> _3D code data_
-- begin --

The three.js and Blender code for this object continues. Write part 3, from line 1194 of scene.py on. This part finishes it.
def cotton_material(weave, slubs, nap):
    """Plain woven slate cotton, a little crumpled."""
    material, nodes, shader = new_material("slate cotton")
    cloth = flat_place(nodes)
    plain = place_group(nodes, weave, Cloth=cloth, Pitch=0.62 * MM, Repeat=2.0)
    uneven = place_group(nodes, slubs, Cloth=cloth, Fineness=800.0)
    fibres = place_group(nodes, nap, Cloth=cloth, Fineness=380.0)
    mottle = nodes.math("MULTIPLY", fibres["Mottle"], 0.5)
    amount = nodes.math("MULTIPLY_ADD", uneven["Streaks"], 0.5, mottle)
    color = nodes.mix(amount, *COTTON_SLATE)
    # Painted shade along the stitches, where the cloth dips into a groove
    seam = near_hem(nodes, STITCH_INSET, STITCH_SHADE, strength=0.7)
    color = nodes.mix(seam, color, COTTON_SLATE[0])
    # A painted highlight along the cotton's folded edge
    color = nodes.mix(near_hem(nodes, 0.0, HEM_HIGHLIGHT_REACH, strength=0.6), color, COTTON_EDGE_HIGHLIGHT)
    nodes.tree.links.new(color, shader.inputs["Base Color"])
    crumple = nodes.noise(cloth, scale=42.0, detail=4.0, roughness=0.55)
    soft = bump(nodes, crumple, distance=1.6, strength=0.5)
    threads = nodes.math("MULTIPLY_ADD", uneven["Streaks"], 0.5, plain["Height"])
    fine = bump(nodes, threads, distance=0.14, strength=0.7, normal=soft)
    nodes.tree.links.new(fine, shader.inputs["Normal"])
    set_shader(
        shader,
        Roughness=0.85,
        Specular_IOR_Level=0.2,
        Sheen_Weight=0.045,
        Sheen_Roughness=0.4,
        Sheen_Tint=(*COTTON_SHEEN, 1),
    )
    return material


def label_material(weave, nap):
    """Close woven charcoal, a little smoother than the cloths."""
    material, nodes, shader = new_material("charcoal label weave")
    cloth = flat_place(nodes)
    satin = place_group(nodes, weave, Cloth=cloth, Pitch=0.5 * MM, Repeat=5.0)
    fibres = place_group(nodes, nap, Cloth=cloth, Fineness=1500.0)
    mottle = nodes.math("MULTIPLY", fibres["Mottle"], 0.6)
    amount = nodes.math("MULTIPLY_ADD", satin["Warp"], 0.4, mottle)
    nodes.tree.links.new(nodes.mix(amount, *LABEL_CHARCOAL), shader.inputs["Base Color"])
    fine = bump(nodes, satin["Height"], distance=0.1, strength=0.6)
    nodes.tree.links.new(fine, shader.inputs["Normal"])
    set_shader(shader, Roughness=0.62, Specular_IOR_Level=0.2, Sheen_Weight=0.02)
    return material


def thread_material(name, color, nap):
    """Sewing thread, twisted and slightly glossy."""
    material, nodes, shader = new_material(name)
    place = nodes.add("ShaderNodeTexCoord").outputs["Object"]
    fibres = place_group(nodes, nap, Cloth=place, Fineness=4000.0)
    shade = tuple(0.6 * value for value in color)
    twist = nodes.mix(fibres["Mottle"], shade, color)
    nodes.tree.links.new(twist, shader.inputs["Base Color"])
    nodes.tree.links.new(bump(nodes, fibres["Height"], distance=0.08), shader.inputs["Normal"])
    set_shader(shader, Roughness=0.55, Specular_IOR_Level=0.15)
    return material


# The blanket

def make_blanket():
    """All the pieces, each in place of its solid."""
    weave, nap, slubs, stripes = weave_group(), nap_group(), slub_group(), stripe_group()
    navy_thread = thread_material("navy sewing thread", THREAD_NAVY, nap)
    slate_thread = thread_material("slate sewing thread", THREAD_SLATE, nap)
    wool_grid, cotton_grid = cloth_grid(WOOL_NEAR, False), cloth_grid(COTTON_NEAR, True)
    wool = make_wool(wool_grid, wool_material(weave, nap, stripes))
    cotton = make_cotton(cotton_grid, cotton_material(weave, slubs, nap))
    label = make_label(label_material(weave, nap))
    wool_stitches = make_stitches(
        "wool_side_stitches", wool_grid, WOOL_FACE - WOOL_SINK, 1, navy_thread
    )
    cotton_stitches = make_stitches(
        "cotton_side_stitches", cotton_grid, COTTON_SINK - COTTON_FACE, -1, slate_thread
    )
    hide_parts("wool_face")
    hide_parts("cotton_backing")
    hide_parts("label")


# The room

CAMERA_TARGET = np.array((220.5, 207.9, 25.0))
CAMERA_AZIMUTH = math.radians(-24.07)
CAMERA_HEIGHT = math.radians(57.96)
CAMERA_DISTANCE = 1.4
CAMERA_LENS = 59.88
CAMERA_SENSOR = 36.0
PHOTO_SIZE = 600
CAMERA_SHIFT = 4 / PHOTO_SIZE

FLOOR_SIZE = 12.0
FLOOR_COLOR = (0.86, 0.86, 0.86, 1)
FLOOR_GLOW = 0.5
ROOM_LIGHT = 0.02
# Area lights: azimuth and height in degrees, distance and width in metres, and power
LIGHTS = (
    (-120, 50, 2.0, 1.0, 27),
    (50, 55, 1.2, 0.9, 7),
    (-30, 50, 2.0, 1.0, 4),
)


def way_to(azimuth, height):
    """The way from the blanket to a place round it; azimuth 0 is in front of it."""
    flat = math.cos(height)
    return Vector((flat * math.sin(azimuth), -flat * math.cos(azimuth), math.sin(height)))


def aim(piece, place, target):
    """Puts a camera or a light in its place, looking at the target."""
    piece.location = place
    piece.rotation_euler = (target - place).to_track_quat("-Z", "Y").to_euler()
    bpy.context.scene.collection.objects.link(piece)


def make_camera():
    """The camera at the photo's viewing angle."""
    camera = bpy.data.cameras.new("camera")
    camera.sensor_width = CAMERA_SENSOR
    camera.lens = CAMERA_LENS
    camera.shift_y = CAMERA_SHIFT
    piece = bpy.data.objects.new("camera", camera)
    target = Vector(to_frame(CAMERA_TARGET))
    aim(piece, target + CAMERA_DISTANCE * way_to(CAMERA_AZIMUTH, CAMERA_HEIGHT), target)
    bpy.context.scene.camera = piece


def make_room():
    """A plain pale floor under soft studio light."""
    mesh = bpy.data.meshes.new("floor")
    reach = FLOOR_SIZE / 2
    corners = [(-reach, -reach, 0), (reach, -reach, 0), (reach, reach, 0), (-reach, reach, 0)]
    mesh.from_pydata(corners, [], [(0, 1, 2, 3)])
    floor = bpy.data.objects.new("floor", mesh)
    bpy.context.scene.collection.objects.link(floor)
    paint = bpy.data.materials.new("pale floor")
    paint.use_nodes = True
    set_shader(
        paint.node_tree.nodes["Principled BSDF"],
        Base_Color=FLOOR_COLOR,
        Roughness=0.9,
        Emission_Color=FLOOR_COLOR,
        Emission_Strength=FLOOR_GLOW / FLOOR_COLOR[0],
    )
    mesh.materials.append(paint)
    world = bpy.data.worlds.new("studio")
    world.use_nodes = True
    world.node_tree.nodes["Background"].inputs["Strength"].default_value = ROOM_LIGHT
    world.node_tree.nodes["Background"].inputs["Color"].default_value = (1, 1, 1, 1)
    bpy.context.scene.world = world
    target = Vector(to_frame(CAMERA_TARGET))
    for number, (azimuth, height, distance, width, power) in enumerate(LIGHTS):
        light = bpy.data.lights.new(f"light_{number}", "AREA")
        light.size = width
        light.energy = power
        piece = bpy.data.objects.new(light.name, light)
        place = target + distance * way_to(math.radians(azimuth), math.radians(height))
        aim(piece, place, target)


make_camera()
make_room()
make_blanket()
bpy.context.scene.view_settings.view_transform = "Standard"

-- end --
-- begin --

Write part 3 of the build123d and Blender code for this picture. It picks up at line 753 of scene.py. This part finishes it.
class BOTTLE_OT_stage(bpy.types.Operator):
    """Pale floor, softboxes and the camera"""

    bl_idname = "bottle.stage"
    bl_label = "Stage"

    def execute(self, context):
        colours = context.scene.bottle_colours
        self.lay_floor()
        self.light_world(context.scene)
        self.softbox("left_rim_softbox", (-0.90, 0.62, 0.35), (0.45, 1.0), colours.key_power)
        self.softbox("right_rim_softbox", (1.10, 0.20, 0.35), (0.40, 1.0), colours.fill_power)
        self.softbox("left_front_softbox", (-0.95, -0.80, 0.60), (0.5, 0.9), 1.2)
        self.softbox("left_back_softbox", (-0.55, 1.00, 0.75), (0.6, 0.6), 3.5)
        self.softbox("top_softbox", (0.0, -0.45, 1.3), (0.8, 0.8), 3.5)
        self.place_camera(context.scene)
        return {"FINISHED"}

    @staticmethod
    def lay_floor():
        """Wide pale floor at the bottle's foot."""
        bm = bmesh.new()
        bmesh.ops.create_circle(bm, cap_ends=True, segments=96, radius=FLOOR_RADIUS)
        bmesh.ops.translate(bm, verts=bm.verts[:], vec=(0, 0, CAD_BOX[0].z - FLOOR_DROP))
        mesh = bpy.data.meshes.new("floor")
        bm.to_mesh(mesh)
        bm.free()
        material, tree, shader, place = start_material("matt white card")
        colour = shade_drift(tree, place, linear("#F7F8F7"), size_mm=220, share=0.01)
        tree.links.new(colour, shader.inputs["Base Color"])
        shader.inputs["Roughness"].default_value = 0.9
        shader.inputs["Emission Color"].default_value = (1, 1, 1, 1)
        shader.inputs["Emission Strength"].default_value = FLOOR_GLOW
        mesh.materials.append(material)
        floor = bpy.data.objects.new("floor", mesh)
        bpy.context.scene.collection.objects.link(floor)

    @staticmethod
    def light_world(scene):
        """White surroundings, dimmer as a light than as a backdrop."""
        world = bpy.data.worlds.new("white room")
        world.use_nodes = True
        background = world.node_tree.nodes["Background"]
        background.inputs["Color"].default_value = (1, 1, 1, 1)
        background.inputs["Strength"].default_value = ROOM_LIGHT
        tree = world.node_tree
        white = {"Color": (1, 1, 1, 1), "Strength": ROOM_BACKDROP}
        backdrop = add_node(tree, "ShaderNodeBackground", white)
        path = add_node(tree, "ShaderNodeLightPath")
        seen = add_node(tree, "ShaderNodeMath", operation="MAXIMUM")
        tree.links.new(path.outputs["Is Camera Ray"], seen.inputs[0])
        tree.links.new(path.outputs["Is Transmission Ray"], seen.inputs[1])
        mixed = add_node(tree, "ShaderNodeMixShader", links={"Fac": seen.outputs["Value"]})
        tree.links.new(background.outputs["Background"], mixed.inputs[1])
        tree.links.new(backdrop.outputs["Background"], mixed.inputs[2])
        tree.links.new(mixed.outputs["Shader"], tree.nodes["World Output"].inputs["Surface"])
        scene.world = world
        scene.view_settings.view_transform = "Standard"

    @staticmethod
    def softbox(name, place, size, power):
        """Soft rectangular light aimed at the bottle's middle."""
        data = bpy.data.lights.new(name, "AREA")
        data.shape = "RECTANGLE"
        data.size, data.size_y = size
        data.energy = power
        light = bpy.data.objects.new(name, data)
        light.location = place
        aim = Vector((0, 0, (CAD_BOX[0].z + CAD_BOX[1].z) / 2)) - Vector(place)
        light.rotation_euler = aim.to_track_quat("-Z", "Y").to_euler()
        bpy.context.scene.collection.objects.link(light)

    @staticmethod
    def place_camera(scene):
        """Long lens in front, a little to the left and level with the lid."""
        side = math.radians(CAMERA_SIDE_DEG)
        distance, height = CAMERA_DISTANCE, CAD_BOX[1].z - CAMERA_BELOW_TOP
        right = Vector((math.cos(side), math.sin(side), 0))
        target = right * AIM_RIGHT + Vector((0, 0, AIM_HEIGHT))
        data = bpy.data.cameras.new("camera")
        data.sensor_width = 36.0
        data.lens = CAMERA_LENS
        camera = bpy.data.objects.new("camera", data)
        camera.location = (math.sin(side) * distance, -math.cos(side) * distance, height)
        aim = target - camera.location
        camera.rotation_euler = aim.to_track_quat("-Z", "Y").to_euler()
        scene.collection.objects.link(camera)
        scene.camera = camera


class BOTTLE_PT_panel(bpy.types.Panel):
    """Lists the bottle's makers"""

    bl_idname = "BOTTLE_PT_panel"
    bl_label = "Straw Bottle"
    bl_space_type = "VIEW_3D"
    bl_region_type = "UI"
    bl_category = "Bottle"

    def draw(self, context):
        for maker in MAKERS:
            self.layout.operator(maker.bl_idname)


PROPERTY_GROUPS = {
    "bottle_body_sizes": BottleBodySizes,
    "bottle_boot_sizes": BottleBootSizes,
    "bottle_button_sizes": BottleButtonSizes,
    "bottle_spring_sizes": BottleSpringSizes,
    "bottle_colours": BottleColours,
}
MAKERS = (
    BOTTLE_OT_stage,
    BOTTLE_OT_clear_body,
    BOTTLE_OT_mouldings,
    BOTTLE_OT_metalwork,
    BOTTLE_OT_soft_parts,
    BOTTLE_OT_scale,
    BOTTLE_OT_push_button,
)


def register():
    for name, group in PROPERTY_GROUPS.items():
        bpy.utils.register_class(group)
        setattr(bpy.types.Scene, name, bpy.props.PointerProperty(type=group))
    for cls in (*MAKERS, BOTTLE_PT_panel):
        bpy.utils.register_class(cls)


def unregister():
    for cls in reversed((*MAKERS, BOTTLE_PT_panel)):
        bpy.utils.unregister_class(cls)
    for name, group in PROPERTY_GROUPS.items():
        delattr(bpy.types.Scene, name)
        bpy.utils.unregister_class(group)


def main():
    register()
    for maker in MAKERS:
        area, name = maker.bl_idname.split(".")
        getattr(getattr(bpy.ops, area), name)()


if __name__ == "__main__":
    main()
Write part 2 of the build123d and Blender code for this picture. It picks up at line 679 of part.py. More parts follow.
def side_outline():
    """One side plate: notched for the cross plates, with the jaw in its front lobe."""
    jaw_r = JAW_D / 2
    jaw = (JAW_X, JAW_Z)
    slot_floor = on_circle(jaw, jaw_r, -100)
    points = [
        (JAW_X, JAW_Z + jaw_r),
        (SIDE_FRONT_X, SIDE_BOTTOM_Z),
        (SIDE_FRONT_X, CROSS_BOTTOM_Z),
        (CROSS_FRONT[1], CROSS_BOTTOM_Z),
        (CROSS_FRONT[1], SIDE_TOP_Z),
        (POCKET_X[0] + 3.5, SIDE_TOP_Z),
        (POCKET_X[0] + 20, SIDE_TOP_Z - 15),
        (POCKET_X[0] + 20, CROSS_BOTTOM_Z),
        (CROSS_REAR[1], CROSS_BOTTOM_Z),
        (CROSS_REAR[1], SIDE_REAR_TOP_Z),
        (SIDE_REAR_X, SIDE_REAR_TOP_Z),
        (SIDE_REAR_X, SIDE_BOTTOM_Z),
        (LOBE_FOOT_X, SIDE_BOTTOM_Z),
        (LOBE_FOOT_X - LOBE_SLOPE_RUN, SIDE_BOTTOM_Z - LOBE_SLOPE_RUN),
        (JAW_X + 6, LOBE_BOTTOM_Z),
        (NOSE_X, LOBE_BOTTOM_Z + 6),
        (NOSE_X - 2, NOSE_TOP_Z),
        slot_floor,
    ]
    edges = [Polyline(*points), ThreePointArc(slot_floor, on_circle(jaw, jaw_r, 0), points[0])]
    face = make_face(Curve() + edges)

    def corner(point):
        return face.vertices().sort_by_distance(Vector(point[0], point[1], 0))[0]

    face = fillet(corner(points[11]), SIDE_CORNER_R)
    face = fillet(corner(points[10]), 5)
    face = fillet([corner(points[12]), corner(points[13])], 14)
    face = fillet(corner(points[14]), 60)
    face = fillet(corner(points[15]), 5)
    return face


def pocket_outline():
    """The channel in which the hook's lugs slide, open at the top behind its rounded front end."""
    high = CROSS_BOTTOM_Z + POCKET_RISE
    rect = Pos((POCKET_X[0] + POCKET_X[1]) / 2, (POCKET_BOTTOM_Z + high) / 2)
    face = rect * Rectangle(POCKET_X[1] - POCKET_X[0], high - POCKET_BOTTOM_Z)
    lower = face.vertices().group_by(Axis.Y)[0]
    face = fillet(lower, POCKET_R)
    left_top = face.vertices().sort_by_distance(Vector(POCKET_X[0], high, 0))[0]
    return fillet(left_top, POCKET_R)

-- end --
-- begin --

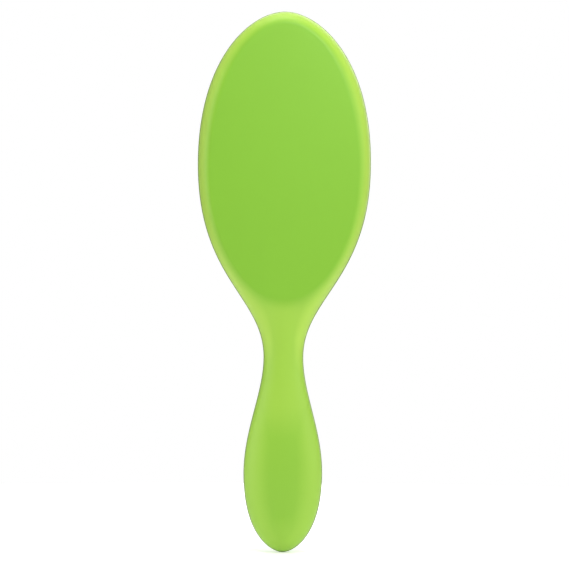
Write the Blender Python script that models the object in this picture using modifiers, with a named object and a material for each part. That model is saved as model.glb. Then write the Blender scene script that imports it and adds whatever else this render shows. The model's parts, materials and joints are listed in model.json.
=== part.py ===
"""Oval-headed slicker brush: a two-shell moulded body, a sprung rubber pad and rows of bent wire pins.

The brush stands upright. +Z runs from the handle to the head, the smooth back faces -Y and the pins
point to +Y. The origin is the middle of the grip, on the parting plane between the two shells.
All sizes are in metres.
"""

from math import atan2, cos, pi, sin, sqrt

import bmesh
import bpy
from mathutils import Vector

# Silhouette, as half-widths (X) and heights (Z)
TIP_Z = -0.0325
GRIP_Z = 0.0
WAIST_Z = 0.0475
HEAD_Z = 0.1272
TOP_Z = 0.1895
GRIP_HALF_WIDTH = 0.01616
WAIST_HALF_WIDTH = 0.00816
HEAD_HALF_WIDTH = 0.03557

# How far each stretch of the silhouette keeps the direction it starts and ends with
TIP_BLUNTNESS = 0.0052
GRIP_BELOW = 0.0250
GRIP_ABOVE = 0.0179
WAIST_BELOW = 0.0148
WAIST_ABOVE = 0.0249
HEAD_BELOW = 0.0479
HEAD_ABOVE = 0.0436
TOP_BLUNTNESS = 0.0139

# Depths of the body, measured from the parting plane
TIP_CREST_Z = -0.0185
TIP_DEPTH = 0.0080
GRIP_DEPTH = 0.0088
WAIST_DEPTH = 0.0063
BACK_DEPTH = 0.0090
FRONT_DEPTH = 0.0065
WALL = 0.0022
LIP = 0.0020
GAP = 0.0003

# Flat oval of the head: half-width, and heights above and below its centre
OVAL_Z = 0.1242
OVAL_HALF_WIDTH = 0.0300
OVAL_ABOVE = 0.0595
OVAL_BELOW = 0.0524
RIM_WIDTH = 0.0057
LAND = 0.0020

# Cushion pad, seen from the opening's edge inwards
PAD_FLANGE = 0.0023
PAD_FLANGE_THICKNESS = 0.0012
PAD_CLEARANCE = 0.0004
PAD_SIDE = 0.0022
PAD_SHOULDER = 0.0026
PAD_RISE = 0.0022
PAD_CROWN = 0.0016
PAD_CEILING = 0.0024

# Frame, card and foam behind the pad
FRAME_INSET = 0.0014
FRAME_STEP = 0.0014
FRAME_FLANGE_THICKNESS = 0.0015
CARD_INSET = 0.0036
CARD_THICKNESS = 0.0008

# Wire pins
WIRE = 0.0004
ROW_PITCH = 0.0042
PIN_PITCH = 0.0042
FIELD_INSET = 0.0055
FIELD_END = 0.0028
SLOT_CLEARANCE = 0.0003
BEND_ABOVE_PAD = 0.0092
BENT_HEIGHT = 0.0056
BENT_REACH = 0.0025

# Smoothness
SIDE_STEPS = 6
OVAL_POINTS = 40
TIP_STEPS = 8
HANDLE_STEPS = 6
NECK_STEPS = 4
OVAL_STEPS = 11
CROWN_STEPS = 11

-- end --

Can you repeat, word for word, every line above from the one containing "Write the Blender Python" down to the one containing "HEAD_HALF_WIDTH = 0.03557", including both?

> _Task solution_
Write the Blender Python script that models the object in this picture using modifiers, with a named object and a material for each part. That model is saved as model.glb. Then write the Blender scene script that imports it and adds whatever else this render shows. The model's parts, materials and joints are listed in model.json.
=== part.py ===
"""Oval-headed slicker brush: a two-shell moulded body, a sprung rubber pad and rows of bent wire pins.

The brush stands upright. +Z runs from the handle to the head, the smooth back faces -Y and the pins
point to +Y. The origin is the middle of the grip, on the parting plane between the two shells.
All sizes are in metres.
"""

from math import atan2, cos, pi, sin, sqrt

import bmesh
import bpy
from mathutils import Vector

# Silhouette, as half-widths (X) and heights (Z)
TIP_Z = -0.0325
GRIP_Z = 0.0
WAIST_Z = 0.0475
HEAD_Z = 0.1272
TOP_Z = 0.1895
GRIP_HALF_WIDTH = 0.01616
WAIST_HALF_WIDTH = 0.00816
HEAD_HALF_WIDTH = 0.03557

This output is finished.